Problem: Please state how many lines in the records contain the string "starting", with no words besides the number.

Source records:
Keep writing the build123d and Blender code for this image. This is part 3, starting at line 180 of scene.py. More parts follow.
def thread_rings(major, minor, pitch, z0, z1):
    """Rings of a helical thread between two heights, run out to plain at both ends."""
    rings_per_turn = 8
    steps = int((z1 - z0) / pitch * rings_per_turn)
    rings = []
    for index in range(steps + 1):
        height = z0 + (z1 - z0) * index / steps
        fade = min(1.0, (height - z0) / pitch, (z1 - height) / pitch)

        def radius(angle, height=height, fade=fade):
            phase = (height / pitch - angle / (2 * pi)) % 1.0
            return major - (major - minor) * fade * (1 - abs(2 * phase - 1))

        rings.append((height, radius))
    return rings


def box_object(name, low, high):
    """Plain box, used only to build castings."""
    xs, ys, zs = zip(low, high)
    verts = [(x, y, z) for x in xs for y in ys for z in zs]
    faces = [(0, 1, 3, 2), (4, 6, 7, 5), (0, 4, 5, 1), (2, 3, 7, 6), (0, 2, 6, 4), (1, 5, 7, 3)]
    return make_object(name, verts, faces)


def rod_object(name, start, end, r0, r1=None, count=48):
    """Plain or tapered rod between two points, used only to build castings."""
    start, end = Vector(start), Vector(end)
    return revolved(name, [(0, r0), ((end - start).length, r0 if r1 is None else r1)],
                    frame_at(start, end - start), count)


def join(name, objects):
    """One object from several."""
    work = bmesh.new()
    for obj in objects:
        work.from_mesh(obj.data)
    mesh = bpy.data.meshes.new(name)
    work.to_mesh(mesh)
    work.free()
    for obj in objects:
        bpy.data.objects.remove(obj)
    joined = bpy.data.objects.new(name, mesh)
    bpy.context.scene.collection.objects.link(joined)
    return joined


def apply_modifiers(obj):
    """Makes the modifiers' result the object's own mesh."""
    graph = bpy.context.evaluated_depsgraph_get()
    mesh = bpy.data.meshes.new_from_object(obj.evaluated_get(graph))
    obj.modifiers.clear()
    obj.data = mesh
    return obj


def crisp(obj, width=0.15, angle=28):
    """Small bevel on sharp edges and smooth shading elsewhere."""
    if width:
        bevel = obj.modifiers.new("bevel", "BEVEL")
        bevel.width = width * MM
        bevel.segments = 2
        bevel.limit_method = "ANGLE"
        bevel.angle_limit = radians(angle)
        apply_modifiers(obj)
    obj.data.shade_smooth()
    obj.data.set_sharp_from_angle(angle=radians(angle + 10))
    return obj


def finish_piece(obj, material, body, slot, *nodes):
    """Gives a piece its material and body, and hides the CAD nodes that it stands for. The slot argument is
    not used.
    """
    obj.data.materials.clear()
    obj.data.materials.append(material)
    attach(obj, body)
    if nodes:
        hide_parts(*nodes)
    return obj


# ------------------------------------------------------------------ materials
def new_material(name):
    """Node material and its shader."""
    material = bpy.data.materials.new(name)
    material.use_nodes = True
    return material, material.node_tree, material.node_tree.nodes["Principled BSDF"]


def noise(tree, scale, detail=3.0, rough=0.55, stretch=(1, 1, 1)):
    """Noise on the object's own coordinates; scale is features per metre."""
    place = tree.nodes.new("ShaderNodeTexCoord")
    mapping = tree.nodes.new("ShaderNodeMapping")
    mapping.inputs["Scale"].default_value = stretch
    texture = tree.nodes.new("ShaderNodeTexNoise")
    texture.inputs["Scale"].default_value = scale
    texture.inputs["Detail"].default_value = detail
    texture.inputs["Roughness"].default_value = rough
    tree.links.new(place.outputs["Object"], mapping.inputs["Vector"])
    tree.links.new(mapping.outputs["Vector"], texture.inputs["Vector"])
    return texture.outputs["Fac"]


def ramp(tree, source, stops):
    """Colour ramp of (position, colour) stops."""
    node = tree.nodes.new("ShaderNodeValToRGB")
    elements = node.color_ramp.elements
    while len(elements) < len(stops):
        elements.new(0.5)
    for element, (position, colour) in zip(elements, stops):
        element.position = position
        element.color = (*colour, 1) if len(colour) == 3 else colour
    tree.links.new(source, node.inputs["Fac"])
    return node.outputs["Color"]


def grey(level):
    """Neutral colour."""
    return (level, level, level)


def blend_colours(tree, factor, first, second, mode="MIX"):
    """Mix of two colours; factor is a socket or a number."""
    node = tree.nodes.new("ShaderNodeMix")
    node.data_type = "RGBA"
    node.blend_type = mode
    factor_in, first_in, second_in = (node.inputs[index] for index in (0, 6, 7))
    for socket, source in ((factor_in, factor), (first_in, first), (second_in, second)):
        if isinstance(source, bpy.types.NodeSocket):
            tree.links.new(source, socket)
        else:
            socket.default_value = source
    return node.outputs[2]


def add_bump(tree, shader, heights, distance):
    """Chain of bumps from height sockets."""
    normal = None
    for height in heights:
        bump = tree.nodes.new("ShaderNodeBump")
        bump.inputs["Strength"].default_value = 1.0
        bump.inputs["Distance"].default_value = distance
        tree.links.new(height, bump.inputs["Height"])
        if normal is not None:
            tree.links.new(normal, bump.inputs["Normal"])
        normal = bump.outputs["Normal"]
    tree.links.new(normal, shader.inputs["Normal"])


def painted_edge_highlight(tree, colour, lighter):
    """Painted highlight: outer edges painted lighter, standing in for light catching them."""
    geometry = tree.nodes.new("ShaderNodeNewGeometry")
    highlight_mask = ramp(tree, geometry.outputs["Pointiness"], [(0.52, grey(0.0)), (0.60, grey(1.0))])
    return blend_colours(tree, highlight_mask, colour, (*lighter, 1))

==

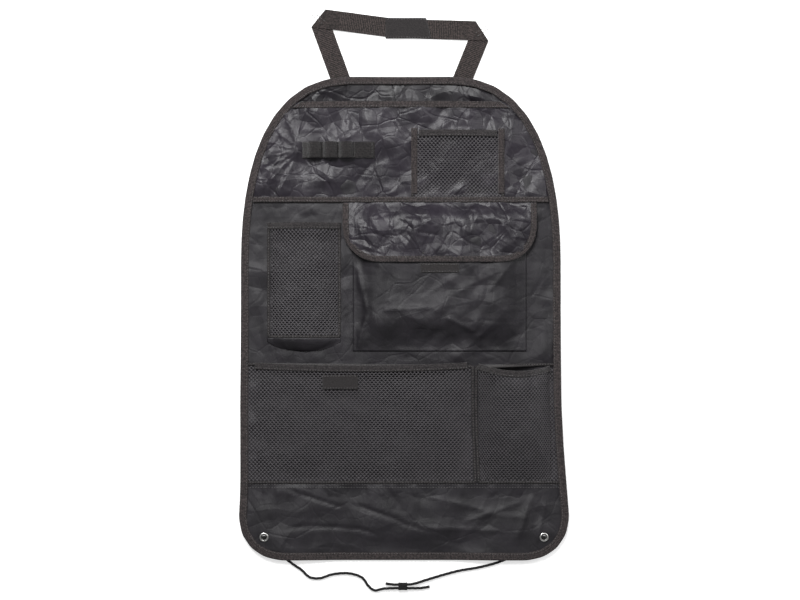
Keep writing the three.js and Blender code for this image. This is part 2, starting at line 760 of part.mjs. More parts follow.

...

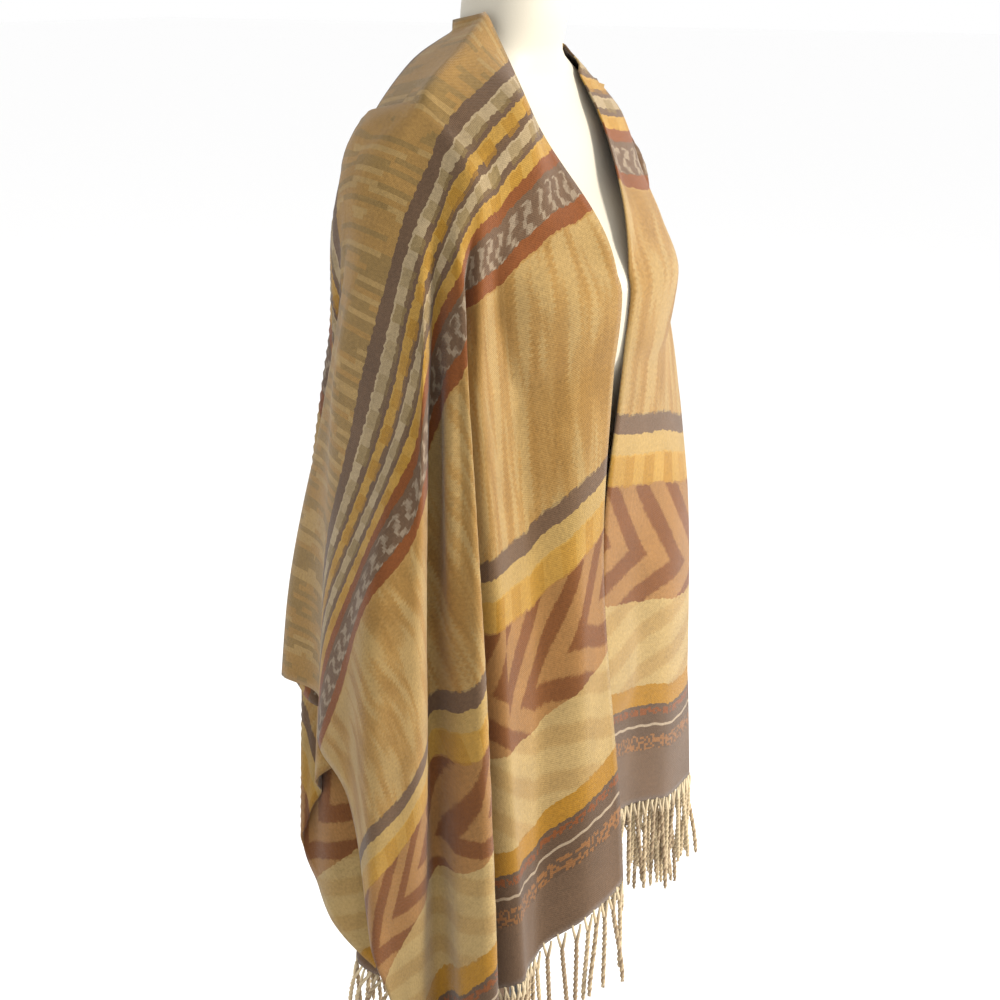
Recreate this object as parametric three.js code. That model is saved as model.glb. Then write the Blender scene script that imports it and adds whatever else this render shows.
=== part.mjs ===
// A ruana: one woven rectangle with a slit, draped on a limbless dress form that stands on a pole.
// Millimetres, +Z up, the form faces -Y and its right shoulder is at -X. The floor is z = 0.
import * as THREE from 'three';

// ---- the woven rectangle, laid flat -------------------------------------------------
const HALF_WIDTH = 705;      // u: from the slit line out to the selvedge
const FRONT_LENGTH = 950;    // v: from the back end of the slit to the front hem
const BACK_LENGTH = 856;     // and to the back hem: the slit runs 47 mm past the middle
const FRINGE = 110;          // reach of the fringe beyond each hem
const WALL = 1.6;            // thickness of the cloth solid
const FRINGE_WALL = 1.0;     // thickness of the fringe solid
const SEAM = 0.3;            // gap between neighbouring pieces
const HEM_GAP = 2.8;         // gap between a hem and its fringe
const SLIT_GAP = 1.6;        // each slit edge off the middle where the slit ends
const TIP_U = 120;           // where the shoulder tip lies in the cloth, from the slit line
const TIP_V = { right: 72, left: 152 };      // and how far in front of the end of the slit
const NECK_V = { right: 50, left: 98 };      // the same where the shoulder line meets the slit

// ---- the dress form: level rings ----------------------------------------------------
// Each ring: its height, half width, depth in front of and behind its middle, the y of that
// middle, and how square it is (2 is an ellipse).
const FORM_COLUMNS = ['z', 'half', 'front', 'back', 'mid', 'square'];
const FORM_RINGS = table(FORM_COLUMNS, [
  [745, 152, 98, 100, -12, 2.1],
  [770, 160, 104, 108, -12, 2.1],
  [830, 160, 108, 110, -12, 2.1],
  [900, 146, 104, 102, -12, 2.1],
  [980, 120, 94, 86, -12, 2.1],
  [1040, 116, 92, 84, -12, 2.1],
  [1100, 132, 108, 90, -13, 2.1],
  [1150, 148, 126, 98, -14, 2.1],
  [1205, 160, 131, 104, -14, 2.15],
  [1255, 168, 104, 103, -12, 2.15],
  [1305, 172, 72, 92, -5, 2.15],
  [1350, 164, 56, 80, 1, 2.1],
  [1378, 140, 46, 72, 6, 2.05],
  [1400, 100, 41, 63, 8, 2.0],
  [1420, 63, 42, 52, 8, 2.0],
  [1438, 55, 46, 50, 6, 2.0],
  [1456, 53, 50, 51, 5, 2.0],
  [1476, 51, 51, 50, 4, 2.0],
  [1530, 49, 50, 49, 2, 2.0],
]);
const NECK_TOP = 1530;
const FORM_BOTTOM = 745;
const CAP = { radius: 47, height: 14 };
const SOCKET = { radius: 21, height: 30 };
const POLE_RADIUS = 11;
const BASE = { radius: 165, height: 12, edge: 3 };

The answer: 2